James's wife Margaret died in Trenton around 1858, and on November 25 of that year, he remarried a widow named Rebecca Burk (Gibson) Shock. In 1860, while James was still a miller, they were living in Trenton with three of his daughters and two of Rebecca's children by her first marriage. By 1870 he and Rebecca had moved further downstate and were living alone in Boone County, near Columbia, where James was working as a blacksmith. A history of Boone County mentions that he was a pastor at the Rocky Fork Baptist church, and the same history of Northwest Missouri cited above says of James: "He was by profession a Primitive Baptist preacher and was quite successful as a trader." There is reason to believe that James had been a lay minister for some time before this; many years later his son Billy would tell his own daughter Ruth tales of "church dignitaries" visiting James when Billy was a boy, which could only have happened prior to 1860.
Sometime in the early to mid-1870s, James and Rebecca moved yet again, to Douglas County, Colorado, where they lived close to the family of James's daughter Sarah and son-in-law Benjamin Franklin "Frank" Cozad.
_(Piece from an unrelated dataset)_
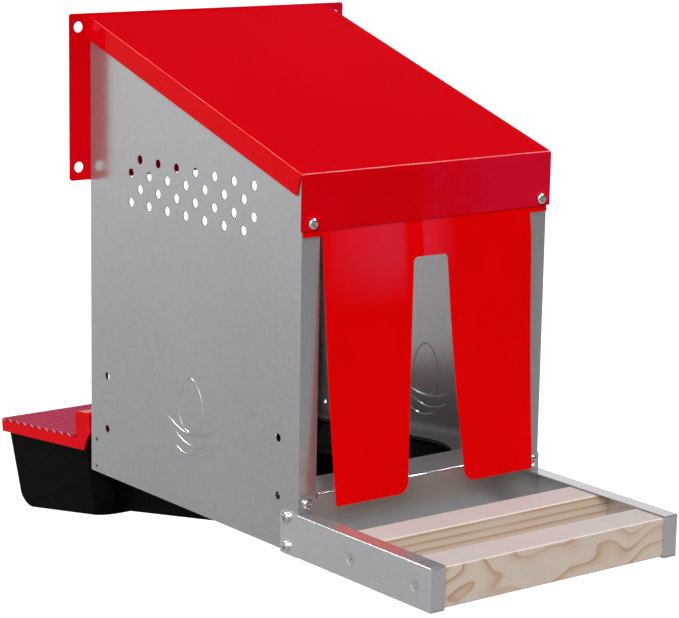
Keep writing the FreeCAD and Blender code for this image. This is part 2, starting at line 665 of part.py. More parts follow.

James may have been trying to establish a Baptist presence in the county, where Catholics and Methodists then predominated; his given profession in 1880 was "minister," and a number of marriages he officiated around that time described him as a "Minister of the Gospel." The last marriage of record he performed in Douglas County was in September 1880. He died two months later, back in Boone County, Missouri. In June of the following year, the General Land Office belatedly granted him 160 acres of land around Lincoln Mountain and West Cherry Creek, in Colorado.
James's sister Elizabeth (Atkisson) Mendenhall died in 1889 and was buried at the Bentonsport Cemetery in Van Buren County, Iowa, followed in 1901 by her husband Isaac, a Union army veteran of the Civil War. James and Elizabeth's older brother Benjamin Atkisson settled in first Greene and then Barry County, Missouri, where he died in late 1861, possibly as the result of militia service in the early months of the war. All four of James's sons served in defense of the Union as well: Isaac in Company A of Missouri's Mercer County Battalion, Six Months Militia; John in Company I of the 4th Iowa Volunteer Infantry, which marched with Sherman's army across Georgia; and William and James in Company D of the 15th West Virginia Volunteer Infantry.
One final note: the only source that identifies James as "James Newton Atkisson" are the written memories of his last surviving grandchild, Ruth Atkinson Rowe. Everywhere else he appears on record, he is listed as "James Atkisson."
* After the Civil War James's sons John and William both adopted the more common spelling ATKINSON, purportedly out of resignation to the government's persistent misspelling of ATKISSON.
† While impossible to prove, there is some reason to believe that a very young and already orphaned James and Elizabeth Atkisson lived with the Mendenhalls in Limestone County, Alabama in 1820. The state census that year shows John Mendenall's older brother Isaac as head of a household of 11, but Isaac only married that year and had no children of record yet. The other nine members of the household could have been John Mendenall's family plus James and Elizabeth and one unidentified female under 21. Pleasant Atkisson, the brother of the same William Attkisson of Goochland County, Virginia, some belief to be the father of James and his siblings, also lived in Limestone County at the same time as the Mendenhall, with one unidentified male under 21 (possibly James and Elizabeth's brother Benjamin?) living under his roof. If this Pleasant Atkisson was the uncle of Benjamin, James, and Elizabeth, it seems likely that their parents died between July 1815 (Elizabeth's birth) and April 1818 (the date of a Goochland County will for Pleasant and William's uncle Pleasant Attkisson naming "the Children of William Attkisson my nephew the son of Lewis Attkisson" as potential beneficiaries), possibly in the migration that brought them across the border from East Tennessee to Limestone County.
‡ Curiously, on December 7, 1835, the McMinn County, Tennessee court appointed James Atkisson as guardian of Isaac "Mendingall." James at that time would have been 23 and Isaac 20. The reasons for the guardianship are unclear and not specified in the court record, but it's possible that Isaac's father (or uncle) John was already preparing to move to Mt. Vernon, Illinois, and deemed it wise for James to be Isaac's guardian in his absence. Both John and Isaac owned land in McMinn County, according to 1836 county tax records, and the planned sale of those lands may have factored into the decision to appoint James guardian. As to the spelling of their surname, it varied as Mendingall and Mendenall in early 19th century records and later, more consistently, as Mendenhall.